= GOAL =
Give the listing below again in full, exactly as written.

= INFORMATION SHOWN =
# # # # # # #
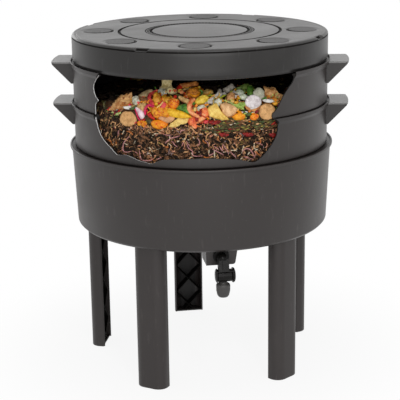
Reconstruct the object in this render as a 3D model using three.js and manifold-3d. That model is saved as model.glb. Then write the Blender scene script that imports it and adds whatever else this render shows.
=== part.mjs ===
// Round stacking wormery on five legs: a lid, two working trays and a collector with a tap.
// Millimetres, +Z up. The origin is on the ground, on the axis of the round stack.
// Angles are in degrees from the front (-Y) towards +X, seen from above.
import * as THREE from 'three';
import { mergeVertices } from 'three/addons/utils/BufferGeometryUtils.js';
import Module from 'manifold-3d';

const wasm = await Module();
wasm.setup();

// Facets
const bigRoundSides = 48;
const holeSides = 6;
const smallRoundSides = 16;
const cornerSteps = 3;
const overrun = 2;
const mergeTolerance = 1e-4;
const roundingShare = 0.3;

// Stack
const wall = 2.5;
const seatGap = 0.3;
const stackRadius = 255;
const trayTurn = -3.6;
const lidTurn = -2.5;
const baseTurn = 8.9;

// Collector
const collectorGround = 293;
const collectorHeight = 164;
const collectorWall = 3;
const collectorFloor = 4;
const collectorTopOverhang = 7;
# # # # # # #
= OUTPUT OF THE TASK =
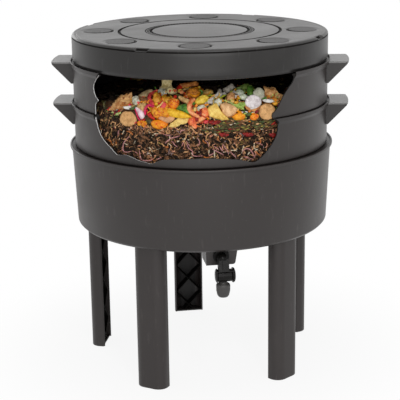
Reconstruct the object in this render as a 3D model using three.js and manifold-3d. That model is saved as model.glb. Then write the Blender scene script that imports it and adds whatever else this render shows.
=== part.mjs ===
// Round stacking wormery on five legs: a lid, two working trays and a collector with a tap.
// Millimetres, +Z up. The origin is on the ground, on the axis of the round stack.
// Angles are in degrees from the front (-Y) towards +X, seen from above.
import * as THREE from 'three';
import { mergeVertices } from 'three/addons/utils/BufferGeometryUtils.js';
import Module from 'manifold-3d';

const wasm = await Module();
wasm.setup();

// Facets
const bigRoundSides = 48;
const holeSides = 6;
const smallRoundSides = 16;
const cornerSteps = 3;
const overrun = 2;
const mergeTolerance = 1e-4;
const roundingShare = 0.3;

// Stack
const wall = 2.5;
const seatGap = 0.3;
const stackRadius = 255;
const trayTurn = -3.6;
const lidTurn = -2.5;
const baseTurn = 8.9;

// Collector
const collectorGround = 293;
const collectorHeight = 164;
const collectorWall = 3;
const collectorFloor = 4;
const collectorTopOverhang = 7;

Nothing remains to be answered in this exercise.